The beginning of the 21st century can be considered the era of the information and telecommunications technology revolution, and with it, many sectors have had an important boost to develop as never before. One of the sectors that has benefited the most is the financial industry, in which neobanks are constantly developing. But what is a neobank?
A neobank, basically, is a new type of institution dedicated to offering financial services through 100% digital means, such as websites or mobile applications. They differ from their predecessors, the traditional banks, by operating only through these digital platforms, without any network of physical branches.
However, these new financial institutions offer services that are well known to all, such as accounts in Euros, payment cards, certain credit products, among others.
Given their 100% digital nature, neobanks are much more inclusive – since they reach clients historically underserved by traditional banking – and manage to reduce operating costs considerably, which is reflected in the low price at which they offer their services. Understanding theneobank meaning, many may ask “and can it be safe to trust my money to such an institution?”.
For the peace of mind of many, the answer is Yes! And time proves it. Not surprisingly, there was some shock in people at the beginning, it is not easy to trust your money to anyone who just appears on the road.

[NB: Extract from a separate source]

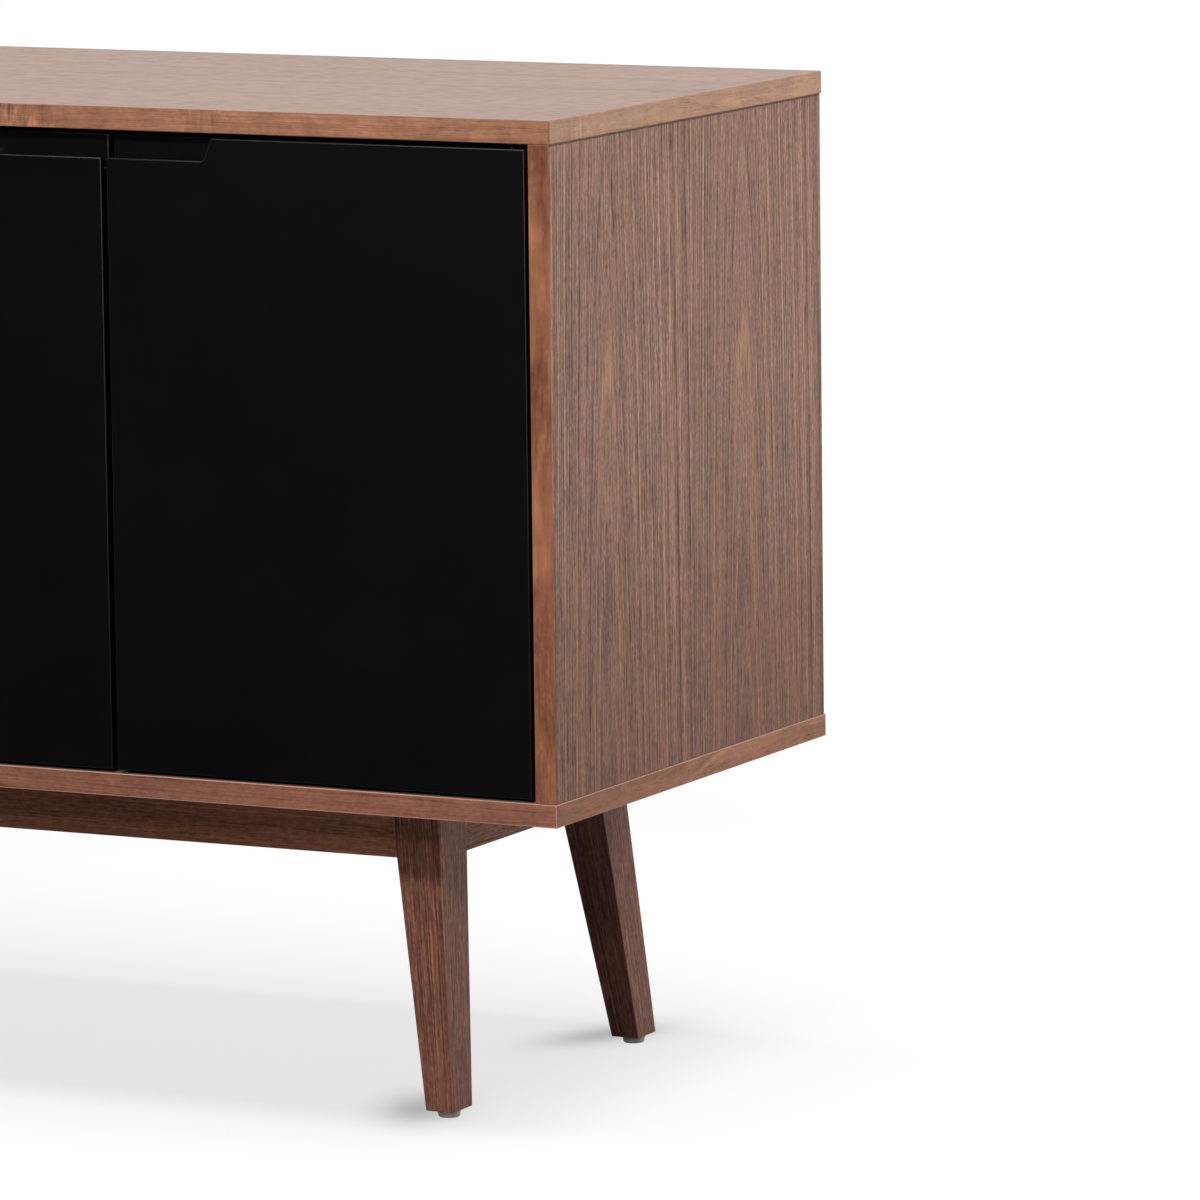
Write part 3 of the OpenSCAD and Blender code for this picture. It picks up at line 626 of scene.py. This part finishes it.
def other_finishes():
    """Lacquer, the woods of the drawer boxes, metals and plastics."""
    return [
        black_lacquer(),
        birch_ply("birch_ply", (150.0, 5.0, 110.0), (500.0, 40.0, 400.0)),
        birch_ply("birch_ply_end", (5.0, 110.0, 110.0), (40.0, 400.0, 400.0)),
        ply_edge("ply_edge_x", "x"),
        ply_edge("ply_edge_y", "y"),
        beech(),
        zinc_steel("zinc_steel", (0.50, 0.51, 0.53), (0.66, 0.66, 0.66), 0.32),
        zinc_steel("black_zinc", (0.020, 0.020, 0.022), (0.034, 0.033, 0.034), 0.5),
        moulded("grey_nylon", (0.46, 0.415, 0.39), (0.55, 0.50, 0.47), 0.5),
        moulded("dark_plastic", (0.016, 0.016, 0.017), (0.024, 0.024, 0.025), 0.42),
    ]


def make_finishes():
    """All the materials, by name."""
    made = veneers() + bands() + solid_walnuts() + other_finishes()
    return {material.name.removesuffix("_finish"): material for material in made}


FINISH = make_finishes()

# ---- Pieces -----------------------------------------------------------------------------


WELD = 1e-5  # vertices closer than this are one
FLAT = math.radians(0.4)  # faces that turn by less than this are one
SHARP = math.radians(35)  # edges that turn by more than this are arrises
GENTLE = (0.01, 0.5)  # edges that turn by this much, in radians, are on a round face


def sharp_edges(bm, longer_than):
    """The convex arrises of a mesh that are to be softened."""
    found = []
    for edge in bm.edges:
        if len(edge.link_faces) != 2 or edge.calc_length() < longer_than:
            continue
        if edge.calc_face_angle_signed(0.0) > SHARP:
            found.append(edge)
    return found


def as_mesh(bm, name):
    mesh = bpy.data.meshes.new(name + "_shape")
    bm.to_mesh(mesh)
    bm.free()
    return mesh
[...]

However today many can’t imagine their life without their neobank, as it facilitates almost every transaction they make on a daily basis. Storing money, making quick transfers, shopping on the Internet, in a physical store, paying at the movies, in a restaurant, etc. Neobanks have changed the way we relate to our money and, basically, our lives.
In fact, opening a neobank account and storing money there is very safe. To give an example, Blackcatcard is precisely one of those institutions that has developed a whole technological and financial infrastructure, which allows it to guarantee its clients bank-level security.
From a certain point of view, neobanks are a very interesting alternative to traditional banks if we analyze the way they manage client deposits. One of the characteristics of banks is that they can use depositors’ money to generate some return by disbursing credits, making investments, among other activities allowed by law to these financial intermediation institutions.
And of course, all investments have a risk. If the depositors’ money is mismanaged or misinvested, it can be lost. For example in Europe, if a similar situation occurs, and classic banks collapse, they must pay up to 100,000 Euros to their clients as part of their deposit guarantee scheme.
What if a client had more than 100,000 Euros in his account? In theory he could only receive what is missing if the bank first settles all its other obligations. And such financial tragedies do happen, as recently occurred with the well-known Silicon Valley Bank, which gained the trust of many start-ups and important Fintech companies worldwide.
Neobanks, on the other hand, are not allowed to use their clients’ money in any case. The total amount of client deposits must always correspond to what is actually in the neobank’s funds, so that the depositors’ money always has a real backing. EU regulators, for example, are very strict in this regard and require neobanks to submit daily balance sheet reports.
Therefore neobanks, such as Blackcatcard, are definitely a very important option that many are already taking advantage of. All you need is Internet access to receive very secure and low-cost financial services.